The Bully Tools 92310 Bow Rake is a prime example of a buy-it-for-life tool. Its head is made from thick, 12-gauge steel that is fully welded to the ferrule and handle, not just pressed on. The fiberglass handle is nearly indestructible. This rake won’t flinch when you use it to pry up small rocks or pull at thick, matted clumps of roots. The bow shape between the head and handle provides a bit of spring and flex, absorbing shock.
This is the tool you’ll use at the end of every single clearing session to create a clean, finished look. The difference between a cheap rake and a professional-grade one is immediately obvious when you put it to hard use. For the relatively small price difference, a heavy-duty rake like this is one of the smartest investments you can make.

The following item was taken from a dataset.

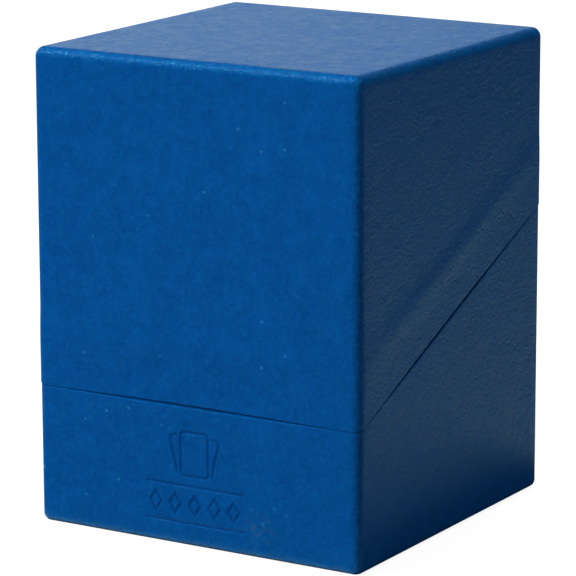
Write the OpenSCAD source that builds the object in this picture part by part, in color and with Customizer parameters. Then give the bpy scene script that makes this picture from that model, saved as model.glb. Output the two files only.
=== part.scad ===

Long-Term Care for Your Reclaimed Land
Clearing the land is just the first step. Nature abhors a vacuum, and the same weeds and woody growth you just fought will try to return with a vengeance. The moment a zone is cleared, you need a plan to keep it that way. Leaving cleared soil bare is an open invitation for pioneer weeds to take over again.
The best strategy is to immediately cover the soil. For areas destined to be gardens, apply a thick layer of wood chip or leaf mulch to suppress weeds and build soil organic matter. For future pastures or lawns, sow a hardy cover crop mix like clover, rye, or oats. This not only prevents erosion and weed growth but also begins the process of actively improving the soil you’ve worked so hard to reclaim.
Stay vigilant. Walk your cleared areas regularly and pull or cut any new invasive saplings or briars that pop up. A few minutes of maintenance each week is infinitely easier than another massive clearing project in five years. Your hard-won land is now a canvas, and consistent care is how you keep it that way.
Reclaiming a homestead is a testament to the power of vision and hard work. It’s a project that connects you deeply to your land, transforming it piece by piece. With the right gear in hand, you’re not just fighting back the wilderness; you’re building the foundation for a productive and beautiful future.